REQUIREMENT: Please write out the material below exactly as given.

SUPPLIED MATERIAL:
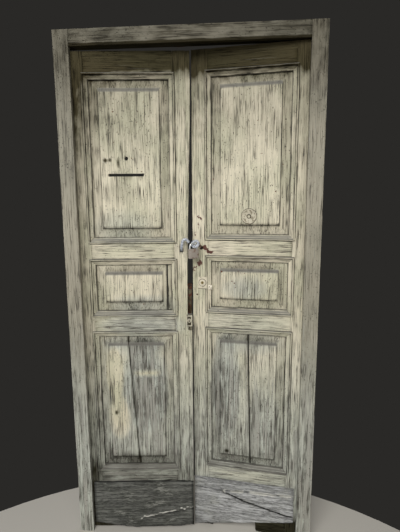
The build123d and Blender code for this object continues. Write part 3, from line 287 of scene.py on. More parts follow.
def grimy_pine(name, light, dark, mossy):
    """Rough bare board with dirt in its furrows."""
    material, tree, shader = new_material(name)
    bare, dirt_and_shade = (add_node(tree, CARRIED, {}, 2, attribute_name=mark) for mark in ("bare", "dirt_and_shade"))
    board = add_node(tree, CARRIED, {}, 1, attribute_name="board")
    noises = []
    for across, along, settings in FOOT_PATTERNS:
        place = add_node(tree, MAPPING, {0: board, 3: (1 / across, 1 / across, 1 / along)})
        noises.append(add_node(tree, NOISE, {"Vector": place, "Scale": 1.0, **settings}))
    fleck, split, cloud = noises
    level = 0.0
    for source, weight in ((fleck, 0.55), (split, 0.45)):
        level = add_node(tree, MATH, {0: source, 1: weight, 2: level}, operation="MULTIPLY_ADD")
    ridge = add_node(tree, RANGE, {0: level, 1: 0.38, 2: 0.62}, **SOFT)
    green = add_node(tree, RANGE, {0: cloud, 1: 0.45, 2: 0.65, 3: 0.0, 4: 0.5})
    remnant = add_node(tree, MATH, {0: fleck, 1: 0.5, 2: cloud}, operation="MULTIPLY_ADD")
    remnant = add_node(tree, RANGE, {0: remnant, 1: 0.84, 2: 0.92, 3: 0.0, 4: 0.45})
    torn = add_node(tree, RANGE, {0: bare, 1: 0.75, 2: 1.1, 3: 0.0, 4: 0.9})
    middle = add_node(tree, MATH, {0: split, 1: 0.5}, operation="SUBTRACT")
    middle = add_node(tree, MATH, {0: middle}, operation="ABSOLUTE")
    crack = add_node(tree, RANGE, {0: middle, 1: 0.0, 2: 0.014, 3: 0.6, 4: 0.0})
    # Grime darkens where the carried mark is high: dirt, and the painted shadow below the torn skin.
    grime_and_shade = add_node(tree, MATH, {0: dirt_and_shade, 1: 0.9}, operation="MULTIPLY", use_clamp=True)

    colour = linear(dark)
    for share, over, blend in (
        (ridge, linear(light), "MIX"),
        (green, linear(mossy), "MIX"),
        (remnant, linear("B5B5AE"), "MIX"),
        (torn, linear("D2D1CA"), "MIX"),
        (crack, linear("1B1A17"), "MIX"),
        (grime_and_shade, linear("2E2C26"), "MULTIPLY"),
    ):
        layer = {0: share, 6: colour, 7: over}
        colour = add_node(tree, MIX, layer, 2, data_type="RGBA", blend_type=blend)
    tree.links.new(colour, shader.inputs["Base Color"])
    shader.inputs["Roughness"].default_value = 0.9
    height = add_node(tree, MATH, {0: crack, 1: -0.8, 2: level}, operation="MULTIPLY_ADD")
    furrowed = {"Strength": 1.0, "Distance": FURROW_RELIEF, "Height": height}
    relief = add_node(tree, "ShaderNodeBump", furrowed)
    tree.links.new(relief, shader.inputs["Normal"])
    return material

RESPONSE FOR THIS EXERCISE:
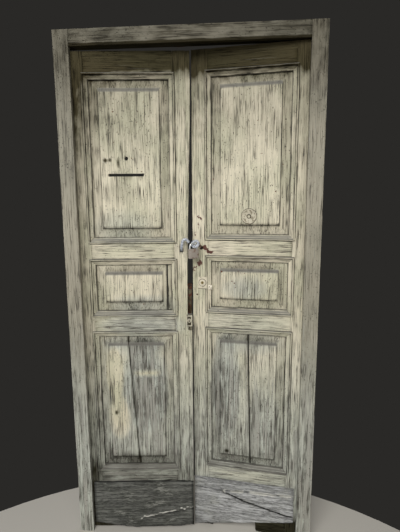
The build123d and Blender code for this object continues. Write part 3, from line 287 of scene.py on. More parts follow.
def grimy_pine(name, light, dark, mossy):
    """Rough bare board with dirt in its furrows."""
    material, tree, shader = new_material(name)
    bare, dirt_and_shade = (add_node(tree, CARRIED, {}, 2, attribute_name=mark) for mark in ("bare", "dirt_and_shade"))
    board = add_node(tree, CARRIED, {}, 1, attribute_name="board")
    noises = []
    for across, along, settings in FOOT_PATTERNS:
        place = add_node(tree, MAPPING, {0: board, 3: (1 / across, 1 / across, 1 / along)})
        noises.append(add_node(tree, NOISE, {"Vector": place, "Scale": 1.0, **settings}))
    fleck, split, cloud = noises
    level = 0.0
    for source, weight in ((fleck, 0.55), (split, 0.45)):
        level = add_node(tree, MATH, {0: source, 1: weight, 2: level}, operation="MULTIPLY_ADD")
    ridge = add_node(tree, RANGE, {0: level, 1: 0.38, 2: 0.62}, **SOFT)
    green = add_node(tree, RANGE, {0: cloud, 1: 0.45, 2: 0.65, 3: 0.0, 4: 0.5})
    remnant = add_node(tree, MATH, {0: fleck, 1: 0.5, 2: cloud}, operation="MULTIPLY_ADD")
    remnant = add_node(tree, RANGE, {0: remnant, 1: 0.84, 2: 0.92, 3: 0.0, 4: 0.45})
    torn = add_node(tree, RANGE, {0: bare, 1: 0.75, 2: 1.1, 3: 0.0, 4: 0.9})
    middle = add_node(tree, MATH, {0: split, 1: 0.5}, operation="SUBTRACT")
    middle = add_node(tree, MATH, {0: middle}, operation="ABSOLUTE")
    crack = add_node(tree, RANGE, {0: middle, 1: 0.0, 2: 0.014, 3: 0.6, 4: 0.0})
    # Grime darkens where the carried mark is high: dirt, and the painted shadow below the torn skin.
    grime_and_shade = add_node(tree, MATH, {0: dirt_and_shade, 1: 0.9}, operation="MULTIPLY", use_clamp=True)

    colour = linear(dark)
    for share, over, blend in (
        (ridge, linear(light), "MIX"),
        (green, linear(mossy), "MIX"),
        (remnant, linear("B5B5AE"), "MIX"),
        (torn, linear("D2D1CA"), "MIX"),
        (crack, linear("1B1A17"), "MIX"),
        (grime_and_shade, linear("2E2C26"), "MULTIPLY"),
    ):
        layer = {0: share, 6: colour, 7: over}
        colour = add_node(tree, MIX, layer, 2, data_type="RGBA", blend_type=blend)
    tree.links.new(colour, shader.inputs["Base Color"])
    shader.inputs["Roughness"].default_value = 0.9
    height = add_node(tree, MATH, {0: crack, 1: -0.8, 2: level}, operation="MULTIPLY_ADD")
    furrowed = {"Strength": 1.0, "Distance": FURROW_RELIEF, "Height": height}
    relief = add_node(tree, "ShaderNodeBump", furrowed)
    tree.links.new(relief, shader.inputs["Normal"])
    return material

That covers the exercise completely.